Regarding the local quilt shops, NEITHER quilt shop is available any longer though :( One left last April, the other left Dec. Both are still open in Ocala, and both are neither well stocked nor overly friendly. If I want fabric, I try to get to Trenton or Cedar Key, where I will be warmly welcomed and have a great variety from which to select my yardage.

And your stitching is coming along beautifully!! When we camp,I hardly ever have time to stitch, unless it's knitting as we drive along, so kudos to you for keeping at it!

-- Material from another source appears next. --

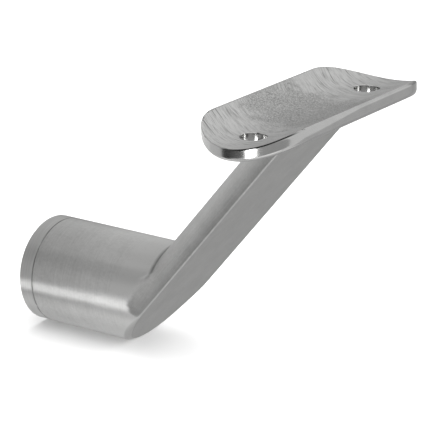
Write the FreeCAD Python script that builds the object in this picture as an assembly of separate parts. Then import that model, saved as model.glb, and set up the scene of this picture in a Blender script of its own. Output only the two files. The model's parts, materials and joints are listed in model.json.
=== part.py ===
import FreeCAD, Part
import math
import os

from FreeCAD import Vector

# Wall bracket for a round handrail, cast and brushed stainless steel.
# The wall is the plane x = 0 and the bracket stands out along +X. The base axis is the X axis,
# the handrail runs along Y and +Z is up. Lengths are in millimetres, angles in degrees.

# Base: a round bar that leaves the wall square
base_d = 24.0
base_reach = 35.7          # wall to the point where the arm's flat front crosses the base axis

# Arm: rises from the end of the base, flat in front and rounded behind
arm_angle = 49.4

# Handrail and the saddle plate under it
rail_d = 42.4
rail_x = 72.0              # handrail axis, distance from the wall
rail_z = 69.5              # handrail axis, height above the base axis
seat_clear = 0.3
plate_t = 2.75
plate_w = 24.0             # across the handrail
plate_l = 60.0             # along the handrail
rail_hole_d = 5.5
rail_hole_pitch = 41.5

# Wall disc with the spigot that carries the body
disc_t = 4.0
spigot_d = 16.0
spigot_l = 10.0
spigot_clear = 0.1         # radial
recess_end_clear = 0.5
wall_hole_d = 6.5
wall_head_d = 12.5         # rim of the 90 degree countersink

# Set screw from below, through the base's wall into a groove round the spigot
grub_d = 5.0
grub_inset = 5.0           # from the seam to the screw's axis
grub_sink = 0.4            # below the base's surface
grub_socket = 2.5          # across flats
grub_socket_depth = 2.0
grub_point_d = 2.6
thread_clear = 0.05        # radial
groove_depth = 0.9
groove_clear = 0.1         # between the screw's point and the groove's floor

# Edges
bend_fillet = 2.0          # inner bend between base and arm
seam_chamfer = 0.2
wall_chamfer = 0.5
front_edge_r = 0.6
plate_edge_r = 0.4
root_fillet = 0.8

base_r = base_d / 2
spigot_r = spigot_d / 2
recess_r = spigot_r + spigot_clear
recess_end = disc_t + spigot_l + recess_end_clear
seat_r = rail_d / 2 + seat_clear
plate_under_r = seat_r + plate_t
grub_r = grub_d / 2
grub_x = disc_t + grub_inset
groove_r = spigot_r - groove_depth
grub_top = base_r - grub_sink
grub_tip = groove_r + groove_clear
beyond = 2 * (base_d + plate_w + plate_l)
past = 1.0                 # how far a cutting tool runs past a surface
near = 0.01                # tolerance when edges are picked by place

X_AXIS = Vector(1, 0, 0)
Y_AXIS = Vector(0, 1, 0)
Z_AXIS = Vector(0, 0, 1)
rail_centre = Vector(rail_x, 0, rail_z)
arm_dir = Vector(math.cos(math.radians(arm_angle)), 0, math.sin(math.radians(arm_angle)))
front_normal = Vector(arm_dir.z, 0, -arm_dir.x)
elbow = Vector(base_reach, 0, 0)
arm_rise = (rail_centre - elbow).dot(arm_dir)
arm_depth = base_r * math.cos(math.radians(arm_angle))


def bar(radius, x0, x1):
    """Round bar on the base axis from x0 to x1."""
    return Part.makeCylinder(radius, x1 - x0, Vector(x0, 0, 0), X_AXIS)


def rail_bar(radius):
    """Round bar on the handrail's axis, longer than the plate."""
    start = rail_centre - Y_AXIS * plate_l
    return Part.makeCylinder(radius, 2 * plate_l, start, Y_AXIS)


def edges_where(shape, test):
    """Edges of a shape whose middle point passes a test."""
    return [edge for edge in shape.Edges
            if test(edge.valueAt((edge.FirstParameter + edge.LastParameter) / 2))]


def in_front():
    """Everything in front of the arm's flat face, to be cut away."""
    side = Part.makePlane(beyond, beyond, Vector(), front_normal)
    middle = side.CenterOfMass
    side.translate(elbow - middle)
    return side.extrude(front_normal * beyond)


def base():
    """Base bar from the seam to the slanting front face."""
    solid = bar(base_r, disc_t, base_reach + base_r)
    solid = solid.makeChamfer(seam_chamfer, edges_where(solid, lambda p: abs(p.x - disc_t) < near))
    return solid.cut(in_front())


def arm():
    """The upper half of the base's section, pushed along the slope past the handrail's axis."""
    left = elbow - Y_AXIS * base_r
    right = elbow + Y_AXIS * base_r
    top = elbow + Z_AXIS * base_r
    back = Part.Arc(left, top, right).toShape()
    front = Part.LineSegment(right, left).toShape()
    return Part.Face(Part.Wire([back, front])).extrude(arm_dir * arm_rise)


def bent_bar():
    """Base and arm with the soft inner bend and the eased edge round the flat front."""
    solid = base().fuse(arm()).removeSplitter()
    solid = solid.makeFillet(bend_fillet, edges_where(solid, in_bend))
    solid = solid.makeFillet(front_edge_r, edges_where(solid, on_front_rim))
    return solid.cut(rail_bar(seat_r + plate_t / 2))


def plate_outline():
    """Plan of the saddle plate: a slot shape with full round ends."""
    r = plate_w / 2
    straight = plate_l / 2 - r
    west, east = rail_x - r, rail_x + r
    a = Vector(west, -straight, 0)
    b = Vector(east, -straight, 0)
    c = Vector(east, straight, 0)
    d = Vector(west, straight, 0)
    first_end = Part.Arc(a, Vector(rail_x, -plate_l / 2, 0), b).toShape()
    second_end = Part.Arc(c, Vector(rail_x, plate_l / 2, 0), d).toShape()
    front_side = Part.LineSegment(b, c).toShape()
    wall_side = Part.LineSegment(d, a).toShape()
    return Part.Wire([first_end, front_side, second_end, wall_side])


def saddle():
    """Plate curved to the handrail, with rounded edges."""
    sheet = rail_bar(plate_under_r).cut(rail_bar(seat_r))
    block = Part.Face(plate_outline()).extrude(Z_AXIS * rail_z)
    solid = sheet.common(block)
    return solid.makeFillet(plate_edge_r, solid.Edges)


def rail_holes():
    """Upright holes for the two screws into the handrail."""
    tools = []
    for side in (-1, 1):
        foot = Vector(rail_x, side * rail_hole_pitch / 2, rail_z - plate_under_r - plate_t)
        tools.append(Part.makeCylinder(rail_hole_d / 2, 3 * plate_t, foot, Z_AXIS))
    return tools


def grub_bar(radius, r0, r1):
    """Round bar on the set screw's axis, between two distances from the base axis."""
    return Part.makeCylinder(radius, r1 - r0, Vector(grub_x, 0, -r0), -Z_AXIS)


def in_bend(point):
    """On the half circle where the base's upper side turns into the arm's back."""
    return abs(point.x - base_reach) < near


def on_front_rim(point):
    """On the rim of the flat front, but not on the arm's far end, which the plate takes in."""
    offset = point - elbow
    return abs(offset.dot(front_normal)) < near and offset.dot(arm_dir) < arm_rise - near


def on_root(point):
    """Where the arm comes out of the plate's underside."""
    from_rail = math.hypot(point.x - rail_x, point.z - rail_z)
    depth = (elbow - point).dot(front_normal)
    return abs(from_rail - plate_under_r) < near and -near < depth < arm_depth + near


def bracket_body():
    """The casting: base, arm and saddle plate in one, bored for the spigot and the screws."""
    solid = bent_bar().fuse(saddle()).removeSplitter()
    solid = solid.makeFillet(root_fillet, edges_where(solid, on_root))
    recess = bar(recess_r, disc_t, recess_end)
    tapped_hole = grub_bar(grub_r + thread_clear, 0, base_r + past)
    return solid.cut([recess, tapped_hole] + rail_holes())


def wall_disc():
    """Disc against the wall, with its spigot, screw groove and countersunk hole."""
    rim = bar(base_r, 0, disc_t)
    rim = rim.makeChamfer(wall_chamfer, edges_where(rim, lambda p: abs(p.x) < near))
    rim = rim.makeChamfer(seam_chamfer, edges_where(rim, lambda p: abs(p.x - disc_t) < near))
    spigot_end = disc_t + spigot_l
    spigot = bar(spigot_r, disc_t / 2, spigot_end)
    spigot = spigot.makeChamfer(wall_chamfer, edges_where(spigot, lambda p: abs(p.x - spigot_end) < near))
    sink = (wall_head_d - wall_hole_d) / 2
    countersink = Part.makeCone(wall_head_d / 2, wall_hole_d / 2, sink, Vector(spigot_end, 0, 0), -X_AXIS)
    groove_x0 = grub_x - grub_point_d / 2 - groove_clear
    groove_x1 = grub_x + grub_point_d / 2 + groove_clear
    ring = bar(spigot_r + past, groove_x0, groove_x1).cut(bar(groove_r, groove_x0, groove_x1))
    solid = rim.fuse(spigot).removeSplitter()
    return solid.cut([bar(wall_hole_d / 2, 0, spigot_end), countersink, ring])


def grub_screw():
    """Hexagon socket set screw with a dog point that stands in the groove."""
    shank = grub_bar(grub_r, grub_tip + groove_depth, grub_top)
    outer = edges_where(shank, lambda p: abs(p.z + grub_top) < near)
    shank = shank.makeChamfer(wall_chamfer, outer)
    point = grub_bar(grub_point_d / 2, grub_tip, grub_tip + groove_depth + wall_chamfer)
    corner_r = grub_socket / math.sqrt(3)
    corners = []
    for k in range(7):
        turn = k * math.pi / 3
        corners.append(Vector(grub_x + corner_r * math.cos(turn), corner_r * math.sin(turn), -grub_top))
    socket = Part.Face(Part.makePolygon(corners)).extrude(Z_AXIS * grub_socket_depth)
    return shank.fuse(point).removeSplitter().cut(socket)


def export(shape, node):
    """Write one node and say how large it is."""
    if len(shape.Solids) == 1:
        shape = shape.Solids[0]
    shape.exportStep("parts/" + node + ".step")
    box = shape.BoundBox
    print(node, "valid", shape.isValid(), "solids", len(shape.Solids), "volume %.1f" % shape.Volume,
          "size %.2f %.2f %.2f" % (box.XLength, box.YLength, box.ZLength))


os.makedirs("parts", exist_ok=True)
export(bracket_body(), "bracket_body")
export(wall_disc(), "wall_disc")
export(grub_screw(), "grub_screw")
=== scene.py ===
# %% [markdown]
# # A handrail bracket in brushed stainless steel
#
# The bracket is a casting. A round base stands out from the wall and turns up into an arm that is
# flat in front and rounded behind, and the arm carries a saddle plate that the handrail lies in.
# A thin turned disc closes the base at the wall. A set screw from below holds the two together.
#
# The construction model comes in as a fixed frame. Every piece made here stands where its solid
# stands, in the same frame: the wall is the plane x = 0, the handrail runs along Y and Z is up.

# %% Load the frame
import json
import math

import bmesh
import bpy
import numpy as np
from mathutils import Matrix, Vector
from mathutils.geometry import delaunay_2d_cdt


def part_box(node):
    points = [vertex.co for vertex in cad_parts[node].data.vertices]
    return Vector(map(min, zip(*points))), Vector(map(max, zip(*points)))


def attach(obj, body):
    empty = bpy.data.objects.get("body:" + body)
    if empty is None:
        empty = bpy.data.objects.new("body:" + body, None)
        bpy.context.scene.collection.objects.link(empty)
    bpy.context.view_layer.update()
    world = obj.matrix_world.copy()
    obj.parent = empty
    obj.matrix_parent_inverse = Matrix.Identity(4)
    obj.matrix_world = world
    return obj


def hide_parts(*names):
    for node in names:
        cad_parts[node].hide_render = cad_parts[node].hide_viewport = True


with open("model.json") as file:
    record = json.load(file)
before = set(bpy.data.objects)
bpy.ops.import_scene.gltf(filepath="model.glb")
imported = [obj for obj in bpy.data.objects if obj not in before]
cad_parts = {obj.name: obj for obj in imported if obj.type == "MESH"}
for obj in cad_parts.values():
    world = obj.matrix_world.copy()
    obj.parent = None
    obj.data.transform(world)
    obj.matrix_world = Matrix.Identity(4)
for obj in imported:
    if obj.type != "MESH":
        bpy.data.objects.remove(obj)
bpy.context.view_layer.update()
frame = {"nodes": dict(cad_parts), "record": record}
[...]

Lots to see & do. :) Safe travels!

QuiltGranma said...

So GLAD that no damage was done when your personal earthquake happened! That could have been jarring! (giggle!) And no kitties escaped when you flew out the door! How is their PTSD from that? Do they normally ride in the trailer when it is moving? Or in crates in the truck back seat?

Kate said...

Glad all was well with both the RV and the truck. Those little moments of panic are no fun. Glad you had some pretty stitching to calm your nerves afterwards.

Brown Family said...

RV'ing can be roughing it when you have to remove posts to park and jack up the house to get level!

quiltzyx said...

Well THAT was quite an adventure! Glad none of you or the truck or trailer sustained any damages. Whew!
The stitchery is looking good, as usual.

Extra pets to smitty & Sadie too. :)

Lyndsey said...

Phew I had to come this far back before I could definitely remember reading the post. Now to read forwards. The way you wrote about your almost disaster had me giggling (or it could be the wine).